For Nicolas Wadimoff, Who Is Still Alive is nothing but “an absolute necessity.”
The Swiss director has long-dominated the doc and feature film space for his politically provocative work, including on the 1997 immigrant-centered story Stowaways with Denis Chouinard and the Marseille-set martial arts docu-drama Spartans. For much of his life, however, he’s been routinely pulled back to the stories of Gaza, such as on 1992’s Les Gants d’Or d’Akka, about a Palestinian boxer with Olympic dreams forced to fight under the Israeli flag, or Aisheen (Still Alive in Gaza), focused on the aftermath of Israel’s 2008 air strikes on the Gaza Strip.
In his latest feature, a documentary titled Who Is Still Alive premiering in Giornate Degli Autori’s official selection at Venice, all Wadimoff is asking of his audience is time. “It takes time to hear and feel what the protagonists went through,” he tells The Hollywood Reporter while on a break from color grading his new film. “This isn’t just another war; it’s something else.”
In Who Is Still Alive (Qui Vit Encore), nine voices from Gaza tell their story. The group — made up of women and men, old and young — reflect on their life before and during the ongoing war, outlining their neighborhoods in chalk from memory and detailing their close relationships with the friends, neighbors and family they’ve now lost.
Each participant has physically survived the Israeli military barrage in their native Gaza, some barely escaping out from under the rubble of their own homes, but still bear the mental wounds of a region reduced to ash. The war, inflamed to new heights following Hamas’ Oct. 7 attacks on Israel, have now tipped into a mass humanitarian crisis: the UN has warned of widespread starvation while Israel and Palestine fail to broker a permanent ceasefire.
“I would like viewers to discover them, despite the immense suffering that binds them, in all their complexity and singularity. Like all human beings,” Wadimoff says. He purposely chose to spotlight more “middle class” Palestinian stories — one contributor is a talented musician, another a photographer and social media influencer — to drive home the close gap between our own humanity and theirs.
“I don’t say to myself, ‘I’m going to make a film about this or that,’” Wadimoff continues when asked about his motivation to return to the struggles of Gaza. He has visited the region many times, and came up with the film upon reuniting with one of the participants, an old friend, who had fled to Cairo in the wake of the war.
He remembers sitting down in Egypt with his daughter, a photographer, who had accompanied him, and the group of Palestinians who had made it out. One woman told him: “My body is here, but my mind, my soul, my heart is not here. So I’m going to make a coffee. I know how to make a coffee. I’m moving from one point to the other, but there is nothing left inside. I’m just like a robot.”
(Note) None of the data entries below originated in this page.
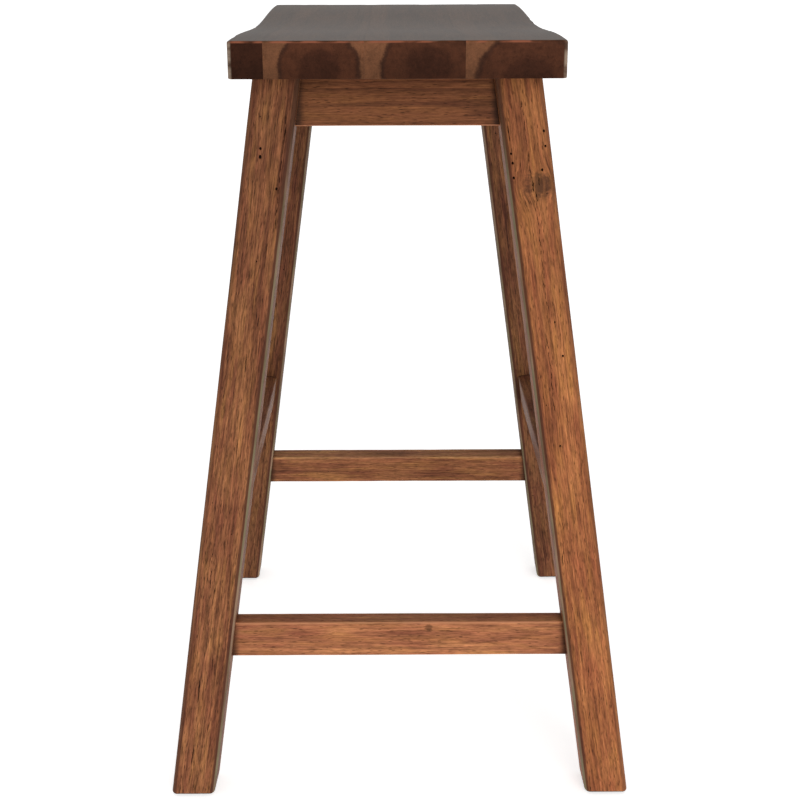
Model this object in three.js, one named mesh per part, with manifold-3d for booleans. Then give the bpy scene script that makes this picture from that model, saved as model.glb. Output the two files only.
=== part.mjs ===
// A saddle-seat bar stool with four splayed legs and footrests, built as a joiner builds it.
//
// Millimetres, +Z up. The origin is on the floor under the middle of the seat. +X runs along the
// seat's long side and the sitter faces -Y, so "front" is -Y, and "right" is +X as seen from there.
//
// The legs and rails of each short end make one flat frame, which leans inwards. The long rails
// join the two frames. Every rail has stub tenons that fit mortises in the legs, the corner blocks
// are screwed to the aprons, and the seat's glued boards are screwed down through those blocks.

import * as THREE from "three";
import { mergeVertices } from "three/addons/utils/BufferGeometryUtils.js";
import Module from "manifold-3d";

const wasm = await Module();
wasm.setup();

// ---- Driving dimensions -------------------------------------------------------------------

const STOOL_HEIGHT = 610; // floor to the raised ends of the seat
const FIT_GAP = 0.3; // air between two pieces that touch, where glue or pressure would be

const SEAT_LENGTH = 446; // along X
const SEAT_DEPTH = 236; // along Y
const SEAT_THICKNESS = 26.2; // at the raised ends
const SADDLE_DIP = 5; // how far the middle of the top lies below its ends
const SADDLE_LEVEL = 32; // level stretch of the top at each end
const SEAT_CORNER_RADIUS = 6;
const STRIP_WIDTH = 24; // the narrow board on the front edge of the glued seat
const FULL_BOARDS = 3; // equal boards that share the rest of the depth

const LEG_SIZE = 35; // side of the square section
const LEG_EDGE_RADIUS = 4;
const FOOT_SPREAD_X = 444; // over the outside of the legs, at the floor
const FOOT_SPREAD_Y = 379;
const TOP_SPREAD_X = 345; // over the outside of the legs, under the seat
const TOP_SPREAD_Y = 212.5;

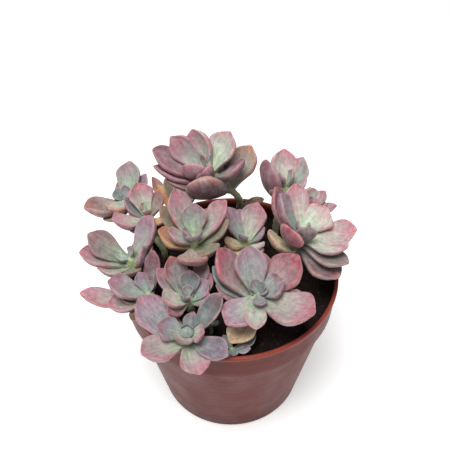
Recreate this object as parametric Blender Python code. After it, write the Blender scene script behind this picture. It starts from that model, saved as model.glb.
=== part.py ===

Wadimoff says the significance of the crisis in Gaza is a global issue: “When we are talking now about Gaza, we’re not only talking about Gaza, we’re talking about our humanity that we are all losing,” he says. “And if we are losing humanity for Gaza, we will lose it for not only for Ukraine, but for everything — the United States, for England one day, for Switzerland.”
It’s why the filmmaker is so pleased to be able to share his new film in Venice, which he admits was the “best case scenario” when discussing possibilities with the documentary’s cast. In particular, the Giornate Degli Autori section is “the best setting to host the film,” he says, lauding the warm welcome from organizers: “The reactions from the programming team have been very encouraging and promising. We already feel home, even before getting there.”
It’s signifies a shift in Palestinian storytelling, something he believes is becoming more regular in the feature film space. “Stories about Palestine, whether they are written by Palestinian filmmakers who carry deep within themselves all the wounds of their people, as well as their incredible resilience, or by other filmmakers… [They] have in common that they speak of Palestine, but also of the world in general,” says Wadimoff. “As if Palestine concentrated within itself, in a way as powerful as it is dramatic, all the issues of our current world. But the most important thing is that Palestinian filmmakers have been able to overcome the weight of their history to powerfully express all their artistic talent.”
The Swiss might be talking as a director, but Who Is Still Alive is also, it turns out, a deeply personal project for a man who has witnessed atrocities throughout the Middle East. “I know a lot of people in Gaza,” he adds. “Over the years I was able to forge strong bonds, friendships were born. Some are dead today. The film will not bring them back. But it is the least I owe to this land and to these people who have given me so much.”